The appellant filed this appeal on August 21, 2000. Although the appellant presents four assignments of error for this court’s review, our resolution of the first assignment of error is dispositive of the entire appeal and renders the remaining three assignments of error moot. The first assignment of error states:

“I. The trial court erred in finding that Kathy Coleman did not have standing to challenge the unfavorable arbitration award (Barksdale v. Ohio Dep’t. of Administrative Services (1992), 78 Ohio App.3d 325, 604 N.E.2d 798, approved and followed).”

In her first assignment of error, the appellant invites this court to depart from our earlier decisions in Stafford v. Greater Cleveland Regional Transit Auth. (Dec. 23, 1993), Cuyahoga App. No. 63663, 65530, unreported, 1993 WL 536089; Coleman v. Cleveland City School Dist. Administration (Sept. 4, 1992), Cuyahoga App. No. 62570, unreported, 1992 WL 219100, and adopt the rationale of the Tenth District Court of Appeals as enunciated in Barksdale v. Ohio Dept. of Adm. Services (1992), 78 Ohio App.3d 325, 604 N.E.2d 798.

R.C. 2711.10 states:

“In any of the following cases, the court of common pleas shall make an order vacating the award upon the application of any party to the arbitration if:
“(A) The award was procured by corruption, fraud, or undue means.
“(B) There was evidence partiality (sic) or corruption on the. part of the arbitrators, or any of them.” (Emphasis added.)

In both Stafford and Coleman, this court held that a person who is not a party to arbitration may not file an application to vacate the arbitration decision in the common pleas court. These holdings were premised in the United States Supreme Court’s decision of United Transp. Union v. United Transp. Union, Local 74 (1990), 494 U.S. 1051, 110 S.Ct. 1517, 108 L.Ed.2d 757, wherein the court reasoned that the success of the collective-bargaining process depends upon the exclusivity of the union’s right to represent all employees within its bargaining unit and that the establishment of the union as representative necessarily deprives individual employees of the ability to bargain individually.

In Stafford this court stated:

“This court has held that an individual employee lacks standing to vacate an arbitration award to which his union was a party. See Coleman v. Cleveland City School District (September 4, 1992), Cuyahoga App. No. 62570, unreported [1992 WL 219100]. We see no reason to depart from our holding in Coleman. Since Stafford was not a party to the arbitration award, the trial court did not err in finding that he lacked standing to vacate the award.”

In Barksdale, a case decided prior to both Stafford and Coleman, the Tenth Appellate District reached an opposite conclusion from that reached by this court in Stafford and Coleman.

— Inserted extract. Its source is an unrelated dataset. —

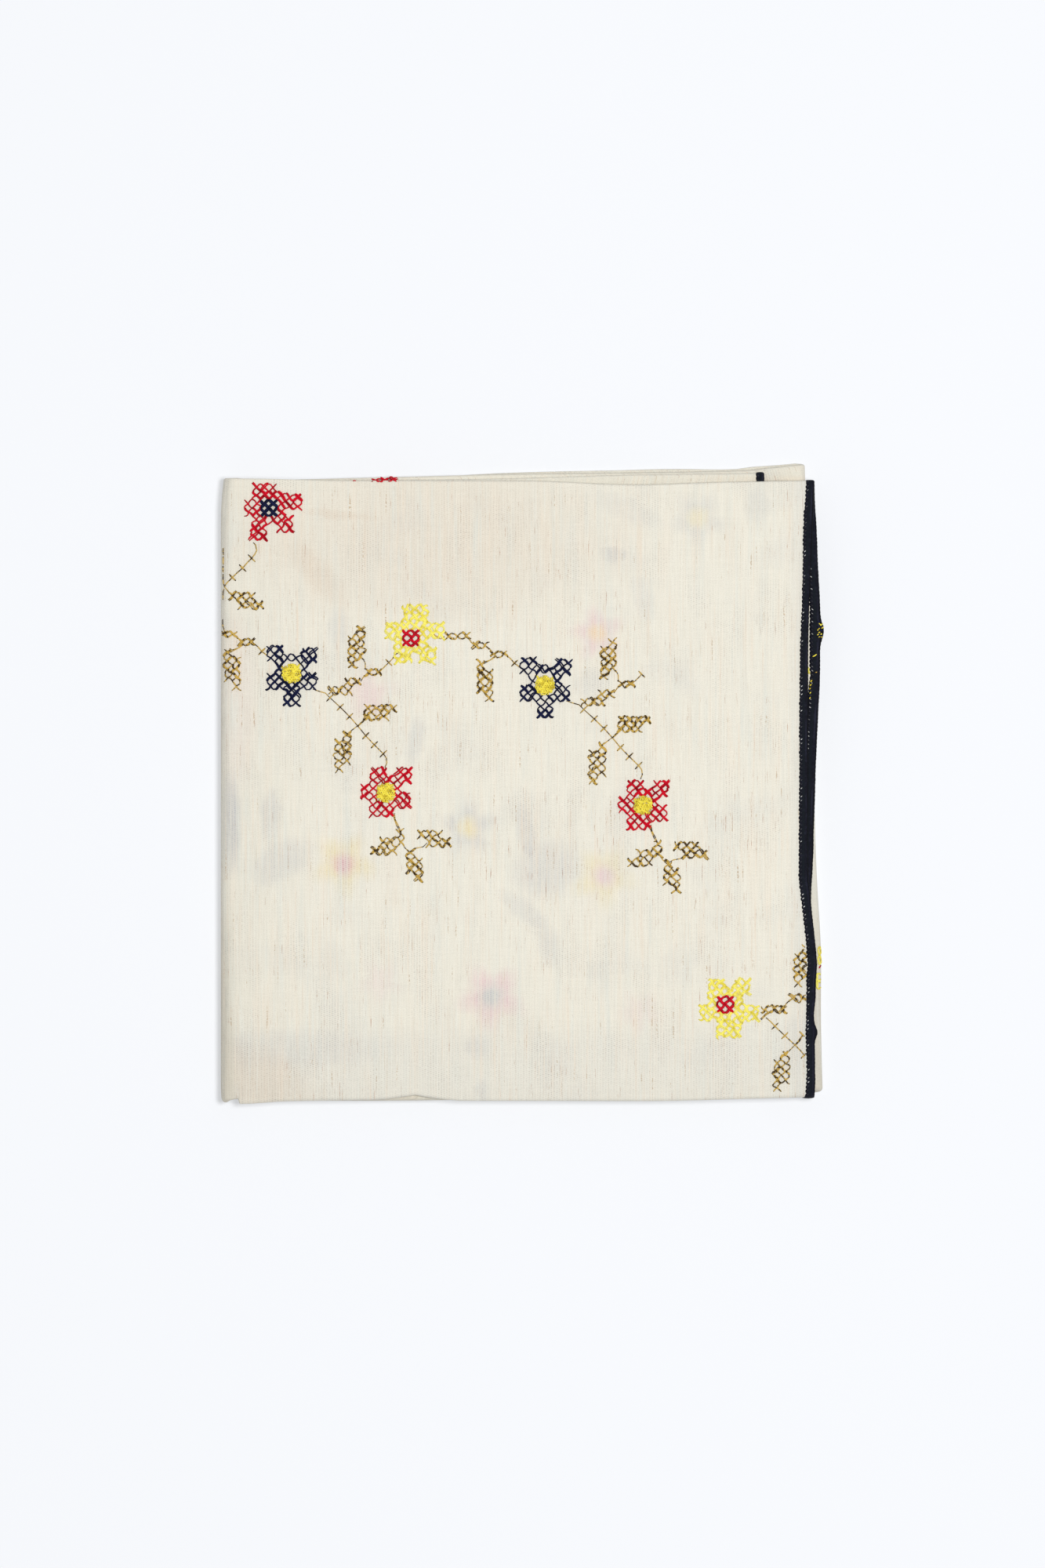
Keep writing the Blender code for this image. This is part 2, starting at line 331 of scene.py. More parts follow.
def foldRun(before, after, middleX, width, squareness, start, end, steps, bottoms=None):
    # the stations round a fold, whose bottom edge may follow shares of its own
    middleZ, height = (before.z + after.z) / 2, abs(before.z - after.z) / 2
    side = math.copysign(1, width)
    run = []
    for k in range(1, steps):
        share = k / steps
        angle = start + share * (end - start)
        lean, top, bottom = (a + share * (b - a) for a, b in zip(before[3:6], after[3:6]))
        if bottoms:
            bottom = before.bottom + np.interp(share, *zip(*bottoms))
        across, over = math.cos(angle), math.sin(angle)
        x = math.copysign(abs(across) ** (2 / squareness), across)
        z = math.copysign(abs(over) ** (2 / squareness), over)
        slopeX = math.copysign(abs(x) ** (squareness - 1), x) / abs(width)
        slopeZ = math.copysign(abs(z) ** (squareness - 1), z) / height
        outward = math.atan2(slopeZ, slopeX)
        run.append(Station(middleX + width * x, middleZ + side * height * z, outward, lean, top, bottom, 0))
    return run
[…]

The Barksdale court found that “[w]hether or not an employee is technically made a party to a labor arbitration proceeding, the employee is often the real party in interest with respect to such a proceeding,”' and in so finding permitted a public sector employee who was represented by a union to file a motion to vacate an arbitration award on her own behalf. Barksdale, 78 Ohio App.3d at 329, 604 N.E.2d at 800-801.

We see no reason to depart from the sound public policy rationale underlying our decision in Stafford, especially in light of the fact that the appellant in the case sub judice did in fact file an unfair-labor-practice complaint with the State Employment Relations Board. A complaint based on conduct that arguably or actually constitutes an unfair labor practice is subject to the exclusive jurisdiction of the State Employment Relations Board. Stafford v. Greater Cleveland Regional Transit Auth., supra, citing Gunn v. Euclid City School Dist. Bd. of Edn. (1988), 51 Ohio App.3d 41, 43, 554 N.E.2d 130, 132-133; and Franklin Cty. Law Enforcement Assn. v. Fraternal Order of Police (1991), 59 Ohio St.3d 167, 171, 572 N.E.2d 87, 91-92.

The holding urged upon this court by the appellant would have the very real effect of undermining the collective-bargaining process without any concomitant benefit to the appellant or other similarly situated employees who are subject to the terms of a collective-bargaining agreement. The appellant had available to her, and did in fact utilize, the existing procedural and administrative remedies to pursue her claim that the teachers’ union did not competently represent her interests at the arbitration proceedings. Thus, we are compelled to affirm the judgment of the trial court.

Judgment affirmed.

Timothy E. McMonagle, P.J., and James J. Sweeney, J., concur. 
      
      . The remaining assignments of error are as follows:
      “11. The trial court erred in concluding that it lacked jurisdiction to hear Coleman's petition to vacate the arbitration award because Coleman’s allegations also constituted unfair labor practices with [sic] the exclusive jurisdiction of the State Employment Relations Board.
      "III. The trial court erred in concluding that Coleman’s petition was barred by the doctrine of res judicata.
      "IV. The trial court erred in concluding that Ms. Coleman’s application to vacate the arbitration award was defective for failure to attach the arbitration award being challenged to her application.”